Some of the WHELKS convened in the Den on Tuesday to bed in some new ALAMEIN house rules for NQM Squared (NQM² or NQMsq). Present were YesthatPhil, Will (Hero of Kursk), and Richard. With each player controlling a division apiece, we were hitting slightly less than 30mins, but more than my planned 20 minutes per move, across the evening from 8 until 1030, when weekday night fatigue took its toll. Port, cheese and olives restored flagging energy.
The game was hectic, with 2nd New Zealand Division breaking into Trento‘s position and evicting them before the regimental HQ put in a spirited counterattack to restore the position. 9th Armoured Brigade then cleared the position again until Littorio counterattacked, leaving the position littered with burning allied and Italian tanks alike.
Phil managed to take some photos. I only managed some after-action shots. The low-vis pins look much less obtrusive. Taking them off works better than trying to add them.
The elephant in the room though, is scale: Three players managed three divisions, so six will only be able to manage six divisions or so. That means modelling the south, as the action was a little more open and fluid, and Trebian and Phil have already committed to modelling divisions each. The north was more of a head-on slugging match, so is a little less interesting. Otherwise all the house-rule time and space management parameters seem to work.
NQM Squared Supplement
For ALAMEIN² a unit may expend 2-5 action points (AP)s per turn according to status:
Elite or Veteran, 5. Regular, 4. Conscript, 3. Green 2.
Each stand may shoot once per turn expending no APs. Only indirect artillery is subject to ammunition rules for barrages.
An AP may be moving 1 square (2 squares for Recce, LOG, or Divisional/Corps/Army Commanders) or attacking (close assaulting) once.
The following are the maximum moves permitted to:
Infantry in contact, 1. Infantry out of contact, 2.
Armour in contact, 2. Armour out of contact, 4.
Recce, LOG, and commanders, 6, stopped by coming into contact, but use remainder to “shoot and scoot”.
Example: veteran LOG has 5 actions of which 3 may be double moves totalling 6 squares. Green log has 2 double moves totalling 4 squares.
Defending or attacking units may choose to break off close combat at any stage, subject to having a remaining AP or more to move back one or more squares. They may be pursued and attacked subject to the attacker having enough remaining APs to do so (one to move to remain in combat and one more to continue the attack).
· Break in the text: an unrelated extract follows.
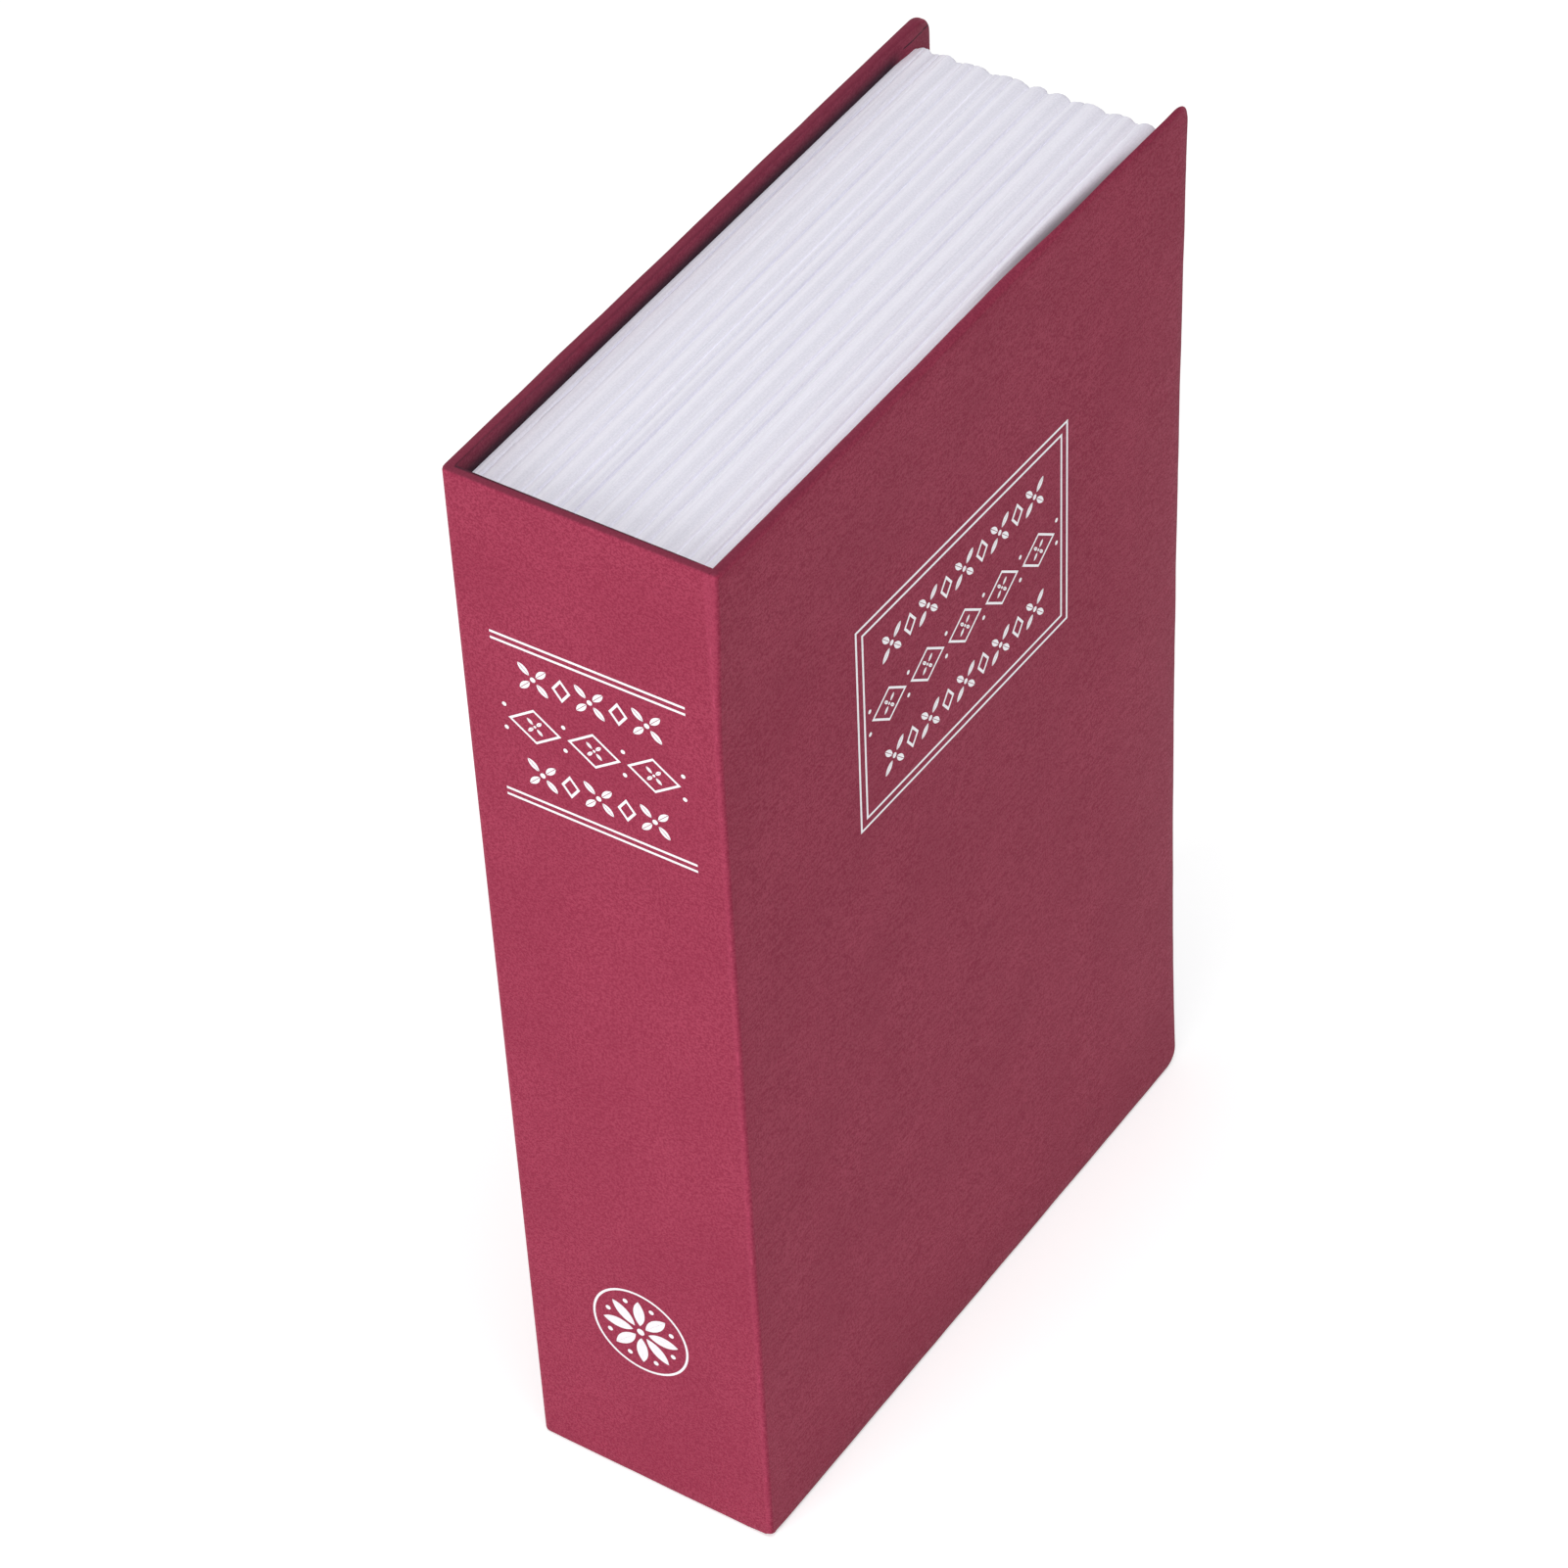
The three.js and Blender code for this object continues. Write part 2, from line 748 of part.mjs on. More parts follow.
/** The leaf under the lid, level with the barrel's middle. */
function lidHingeLeaf() {
  const half = leafThickness / 2;
  const top = half - glueLine;
  const plate = block(-half, top, barrelClearRadius, lidLeafWidth, 0, hingeLength);
  const tongues = knuckles(1, (z0, z1) => block(-half, top, 0, barrelClearRadius + half, z0, z1));
  const radius = clearHole(hingeRivetRadius + holePlay, rivetSteps);
  const holes = joined(hingeRivetHeights().map((z) => (
    roundBar(radius, -overrun, overrun, rivetSteps)
      .translate([0, hingeRivetInset, z - hingeBottomZ])
  )));
  return plate.add(tongues).subtract(pinBore()).subtract(holes);
}

/** The hinge's pin, headed at both ends. */
function hingePin() {
  const shank = hingeRound(pinRadius, -knuckleGap / 2, hingeLength + knuckleGap / 2);
  const headRadius = barrelRadius - knuckleGap;
  const top = hingeRound(
    headRadius, hingeLength + knuckleGap / 2 - glueLine, hingeLength + pinHead,
  );
  const foot = hingeRound(headRadius, -pinHead, -knuckleGap / 2 + glueLine);
  return shank.add(top).add(foot);
}

/** The rivets through the box's wall and the hinge's box leaf. */
function boxLeafRivets() {
  const grip = boxSheet + leafThickness + glueLine * 2;
  const one = rivet(
    hingeRivetRadius, hingeRivetHeadRadius, hingeRivetHeadHeight,
    grip, hingeRivetHeadRadius, hingeRivetHeadHeight,
  ).rotate([0, 0, 90]);
  const seatY = boxSpineInnerY - hingeY + glueLine;
  return hingeRivetHeights().map((z) => (
    one.translate([-hingeRivetInset, seatY, z - hingeBottomZ])
  ));
}

/** The rivets through the lid and the hinge's lid leaf. */
function lidLeafRivets() {
  const grip = lidSheet + leafThickness + glueLine * 2;
  const one = rivet(
    hingeRivetRadius, hingeRivetHeadRadius, hingeRivetHeadHeight,
    grip, hingeRivetHeadRadius, hingeRivetHeadHeight,
  );
  const seatX = lidTopX - hingeX + glueLine;
  return hingeRivetHeights().map((z) => (
    one.translate([seatX, hingeRivetInset, z - hingeBottomZ])
  ));
}

// Lid

/** The lid: one sheet, folded back under itself on three sides, with holes for lock and rivets. */
function lidPanel() {
  const spineY = hingeY + barrelClearRadius;
  const foreY = pocketForeY - lidEdgeGap;
  const low = pocketBottomZ + lidEdgeGap;
  const high = pocketTopZ - lidEdgeGap;
  const panel = slab(
    sheetOutline(spineY, foreY, low, high, 0, lidCornerRadius), lidUnderX, lidTopX,
  );
  const hemmed = slab(
    sheetOutline(spineY, foreY, low, high, 0, lidCornerRadius),
    hemUnderX, lidUnderX + lidSheet / 2,
  );
  const inside = block(
    hemUnderX - overrun, lidUnderX,
    spineY - overrun, foreY - hemWidth, low + hemWidth, high - hemWidth,
  );
  const lockHole = barrelSection(barrelOuterRadius + holePlay, barrelAcrossFlats + holePlay * 2,
    -lidSheet * 3, overrun).translate([lidTopX, lockY, midHeight]);
  const radius = clearHole(hingeRivetRadius + holePlay, rivetSteps);
  const rivetHoles = joined(hingeRivetHeights().map((z) => (
    roundBar(radius, -lidSheet - overrun, overrun, rivetSteps)
      .translate([lidTopX, hingeY + hingeRivetInset, z])
  )));
  return panel.add(hemmed.subtract(inside)).subtract(lockHole).subtract(rivetHoles);
}

// Lock, in its own frame: the X axis is the plug's, and x = 0 lies on the lid's top

/** A round bar with two flats, as a lock's threaded barrel has. */
function barrelSection(radius, acrossFlats, x0, x1) {
  const flats = block(x0, x1, -acrossFlats / 2, acrossFlats / 2, -radius * 2, radius * 2);
  return roundBar(radius, x0, x1).intersect(flats);
}

/** The housing: a bevelled head on the lid, and a barrel bored for the plug and the wafers. */
function lockHousing() {
  const bevel = lockHeadThickness / 2;
  const head = turned([
    [0, glueLine],
    [lockHeadRadius, glueLine],
    [lockHeadRadius, lockHeadThickness - bevel],
    [lockHeadRadius - bevel, lockHeadThickness],
    [0, lockHeadThickness],
  ], roundSteps * 2);
  const barrel = barrelSection(barrelOuterRadius, barrelAcrossFlats, lockEndX, bevel);
  const bore = roundBar(clearHole(boreRadius), lockEndX - overrun, lockHeadThickness + overrun);
  const faceSeat = roundBar(
    clearHole(plugFaceRadius + plugPlay),
    lockHeadThickness - plugSink - plugFaceThickness - plugPlay, lockHeadThickness + overrun,
  );
  const half = waferWidth / 2 + waferPlay * 2;
  const grooveX0 = lockEndX + keywayFloor / 2;
  const grooveX1 = -lidSheet / 2;
  const grooves = block(grooveX0, grooveX1, -half, half, -grooveReach, grooveReach)
    .add(block(grooveX0, grooveX1, -grooveReach, grooveReach, -half, half));
  return head.add(barrel).subtract(bore).subtract(faceSeat).subtract(grooves);
}

/** The middle of each wafer along the plug. */
function waferStations() {
  const first = lockEndX + keywayFloor + waferThickness;
  const stations = [];
  for (let i = 0; i < waferCount; i += 1) stations.push(first + i * waferPitch);
  return stations;
}

/** The plug: a round face with the keyway, slots for the wafers, and a square tail. */
function lockPlug() {
  const faceX = lockHeadThickness - plugSink;
  const body = roundBar(plugRadius, lockEndX, faceX - plugFaceThickness / 2);
  const face = roundBar(plugFaceRadius, faceX - plugFaceThickness, faceX);
  const tailHalf = plugTailWidth / 2;
  const tail = block(
    camUnderX + camPlay, lockEndX + overrun, -tailHalf, tailHalf, -tailHalf, tailHalf,
  );
  const keyway = block(
    lockEndX + keywayFloor, faceX + overrun,
    -keywayWidth / 2, keywayWidth / 2, -keywayHeight / 2, keywayHeight / 2,
  );
  const halfSlot = waferThickness / 2 + waferPlay;
  const halfWidth = waferWidth / 2 + waferPlay;
  const slots = joined(waferStations().map((x) => (
    block(x - halfSlot, x + halfSlot, -halfWidth, halfWidth, -plugRadius * 2, plugRadius * 2)
  )));
  const screwHole = roundBar(
    clearHole(camScrewRadius + holePlay, rivetSteps),
    camUnderX - overrun, camUnderX + camScrewLength + holePlay, rivetSteps,
  );
  return body.add(face).add(tail).subtract(keyway).subtract(slots).subtract(screwHole);
}

/** The wafers: flat plates with a window for the key, their ends on the plug's round. */
function lockWafers() {
  const half = waferThickness / 2;
  const round = roundBar(plugRadius - waferMargin, lockEndX, 0);
  return waferStations().map((x) => {
    const plate = block(
      x - half, x + half, -waferWidth / 2, waferWidth / 2, -plugRadius, plugRadius,
    ).intersect(round);
    const halfWindow = keywayWidth / 2 + waferPlay;
    return plate.subtract(block(
      x - overrun, x + overrun, -halfWindow, halfWindow,
      -waferWindowHeight / 2, waferWindowHeight / 2,
    ));
  });
}

/** The spring washer under the lid. */
function lockWasher() {
  const top = -lidSheet - glueLine;
  const hole = barrelSection(
    barrelOuterRadius + holePlay, barrelAcrossFlats + holePlay * 2,
    top - washerThickness - overrun, top + overrun,
  );
  return roundBar(washerRadius, top - washerThickness, top).subtract(hole);
}

/** The hexagon nut that holds the lock in the lid. */
function lockNut() {
  const top = -lidSheet - washerThickness - glueLine * 2;
  const hole = roundBar(
    clearHole(barrelOuterRadius + holePlay), top - nutThickness - overrun, top + overrun,
  );
  return evenPrism(6, nutAcrossFlats, top - nutThickness, top).subtract(hole);
}

/** The cam, drawn as it lies unlocked: its arm points down, clear of the keeper. */
function lockCam() {
  const arm = block(camUnderX, camTopX, -camWidth / 2, camWidth / 2, -camReach, 0)
    .intersect(roundBar(camReach, camUnderX - overrun, camTopX + overrun, roundSteps * 2));
  const hub = roundBar(camHubRadius, camUnderX, camTopX);
  const half = plugTailWidth / 2 + holePlay;
  const drive = block(camUnderX - overrun, camTopX + overrun, -half, half, -half, half);
  return arm.add(hub).subtract(drive);
}

/** The screw that holds the cam on the plug's tail. */
function camScrew() {
  const seat = camUnderX - glueLine;
  const body = turned(
    [
      [0, seat - camScrewHeadHeight],
      [camScrewHeadRadius - camScrewHeadHeight / 2, seat - camScrewHeadHeight],
      [camScrewHeadRadius, seat - camScrewHeadHeight / 2],
      [camScrewHeadRadius, seat],
      [camScrewRadius, seat],
      [camScrewRadius, seat + camScrewLength],
      [0, seat + camScrewLength],
    ],
    rivetSteps,
  );
  const slot = block(
    seat - camScrewHeadHeight - overrun, seat - camScrewHeadHeight + screwSlotDepth,
    -screwSlotWidth / 2, screwSlotWidth / 2, -camScrewHeadRadius * 2, camScrewHeadRadius * 2,
  );
  return body.subtract(slot);
}

// Finishes
const finishes = {
  wrap: { color: 0x8e3a50, roughness: 0.62, metalness: 0 },
  board: { color: 0x8a8274, roughness: 0.95, metalness: 0 },
  endpaper: { color: 0xe8e4da, roughness: 0.9, metalness: 0 },
  pages: { color: 0xdedde8, roughness: 0.75, metalness: 0 },
  blackSteel: { color: 0x1c1d1f, roughness: 0.5, metalness: 0.4 },
  nickel: { color: 0xc4c6c8, roughness: 0.25, metalness: 1 },
  zinc: { color: 0xa8abad, roughness: 0.45, metalness: 1 },
  brass: { color: 0xb5975a, roughness: 0.4, metalness: 1 },
};
const materials = Object.fromEntries(
  Object.entries(finishes).map(([name, look]) => [name, new THREE.MeshStandardMaterial(look)]),
);

/** A named mesh of a solid. */
function piece(name, body, finish) {
  const mesh = new THREE.Mesh(geometryOf(body), materials[finish]);
  mesh.name = name;
  return mesh;
}

/** Numbered meshes of alike solids. */
function pieces(name, bodies, finish) {
  return bodies.map((body, i) => piece(`${name}_${i + 1}`, body, finish));
}

/** A group of pieces, placed at one point. */
function assembly(members, x = 0, y = 0, z = 0) {
  const group = new THREE.Group();
  group.add(...members);
  group.position.set(x, y, z);
  return group;
}

// The covers are drawn for the front, and the back ones are their mirror images.
const toBack = [1, 0, 0];

const frontCover = assembly([
  piece('front_cover_wrap', leaning(coverWrap()), 'wrap'),
  piece('front_board', leaning(coverBoard()), 'board'),
  piece('front_endpaper', leaning(endpaper()), 'endpaper'),
]);
const fixedCase = assembly([
  piece('back_cover_wrap', coverWrap().mirror(toBack), 'wrap'),
  piece('back_board', coverBoard().mirror(toBack), 'board'),
  piece('back_endpaper', endpaper().mirror(toBack), 'endpaper'),
  piece('spine_wrap', spineWrap(), 'wrap'),
  piece('spine_board', spineBoard(), 'board'),
  piece('front_hinge_strip', hingeStrip(), 'wrap'),
]);
const blockAndBox = assembly([
  piece('page_frame', pageFrame(), 'pages'),
  piece('box_floor', boxFloor(), 'blackSteel'),
  piece('box_walls', boxWalls(), 'blackSteel'),
  ...pieces('box_rivet', boxRivets(), 'zinc'),
  piece('latch_keeper', latchKeeper(), 'zinc'),
]);
const lid = assembly([piece('lid_panel', lidPanel(), 'blackSteel')]);
const lidHinge = assembly([
  piece('box_hinge_leaf', boxHingeLeaf(), 'blackSteel'),
  ...pieces('box_hinge_rivet', boxLeafRivets(), 'zinc'),
  piece('hinge_pin', hingePin(), 'zinc'),
  piece('lid_hinge_leaf', lidHingeLeaf(), 'blackSteel'),
  ...pieces('lid_hinge_rivet', lidLeafRivets(), 'zinc'),
], hingeX, hingeY, hingeBottomZ);
const lock = assembly([
  piece('lock_housing', lockHousing(), 'nickel'),
  piece('lock_washer', lockWasher(), 'zinc'),
  piece('lock_nut', lockNut(), 'nickel'),
  piece('lock_plug', lockPlug(), 'nickel'),
  ...pieces('lock_wafer', lockWafers(), 'brass'),
  piece('lock_cam', lockCam(), 'zinc'),
  piece('cam_screw', camScrew(), 'zinc'),
], lidTopX, lockY, midHeight);

// The frame's origin is the middle of the whole footprint, the leaning cover's edge included.
const bookSafe = assembly(
  [frontCover, fixedCase, blockAndBox, lid, lidHinge, lock], -coverRise / 2,
);
export default bookSafe;
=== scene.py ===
"""A book diversion safe: a burgundy hardback with a lidded steel box behind its front cover.

Sizes in the classes are millimetres, and Blender works in metres. +Z is up, the spine faces
-Y and the front cover faces +X. The book stands on its tail.
"""

import logging
import math
from contextlib import contextmanager
from dataclasses import dataclass, field
from enum import Enum
from typing import Callable, Iterator, Sequence, Union

import bmesh
import bpy
from mathutils import Matrix, Quaternion, Vector, noise


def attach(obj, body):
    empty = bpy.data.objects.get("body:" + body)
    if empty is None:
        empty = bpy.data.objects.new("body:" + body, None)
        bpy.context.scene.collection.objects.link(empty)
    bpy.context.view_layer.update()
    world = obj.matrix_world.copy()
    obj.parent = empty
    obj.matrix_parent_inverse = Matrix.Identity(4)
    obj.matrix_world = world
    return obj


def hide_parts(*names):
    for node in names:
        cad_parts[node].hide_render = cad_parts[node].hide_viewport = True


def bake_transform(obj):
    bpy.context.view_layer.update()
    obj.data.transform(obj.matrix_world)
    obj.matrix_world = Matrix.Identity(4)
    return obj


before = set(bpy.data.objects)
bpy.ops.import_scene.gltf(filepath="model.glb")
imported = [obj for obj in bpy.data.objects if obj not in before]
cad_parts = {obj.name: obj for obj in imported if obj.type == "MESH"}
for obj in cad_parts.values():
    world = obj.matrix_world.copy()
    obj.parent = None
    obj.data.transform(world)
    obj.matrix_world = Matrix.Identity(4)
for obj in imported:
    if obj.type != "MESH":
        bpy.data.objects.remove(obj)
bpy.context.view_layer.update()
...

Usually the attacker runs out of APs first and the defender escapes.
Reorgnisation takes a whole move out of contact with the enemy. Units receiving fire cannot reorganise.
Supporting units may counterattack into their own squares, or ones that they have just lost, without first winning the firefight.
A maximum of 4 bases can pass through a single minefield gap in a move, subject to their own maximum move. As an example, suppose that a brigade attacking with two battalions up engages in a firefight with a defending battalion, and wins it (does not count as an action). One battalion passes through the gap and close assaults, winning the assault (first action). On the second close assault, another battalion passes through the gap to work round the enemy position (second action), this one is drawn (if the assault had been lost, the attacking battalion would have been pushed back, and the second battalion would continue the assault on the third action). The attack continues (third action) and the defenders are pushed out of the position as a third battalion passes through the gap. Finally the RHQ passes through the gap as its own 4th action leaving the brigade in the enemy square.
Nothing would be different if there had been two or more enemy battalions in the square, except that the close assault would have ground on for longer as the attacker strove to reduce 6 or more SP instead of 3 SP.
A bold attacker may have chosen to ignore the minefield gap and assault through the minefield, taking casualties as he went.
Vehicles passing through unswept ALAMEIN minefields roll a heavy die against themselves to determine casualties. Infantry roll a very light die against themselves. This reflects the preponderance of anti-tank mines in the minefields.
Full marks to anyone who spotted the Pz 38t pretending to be an M13.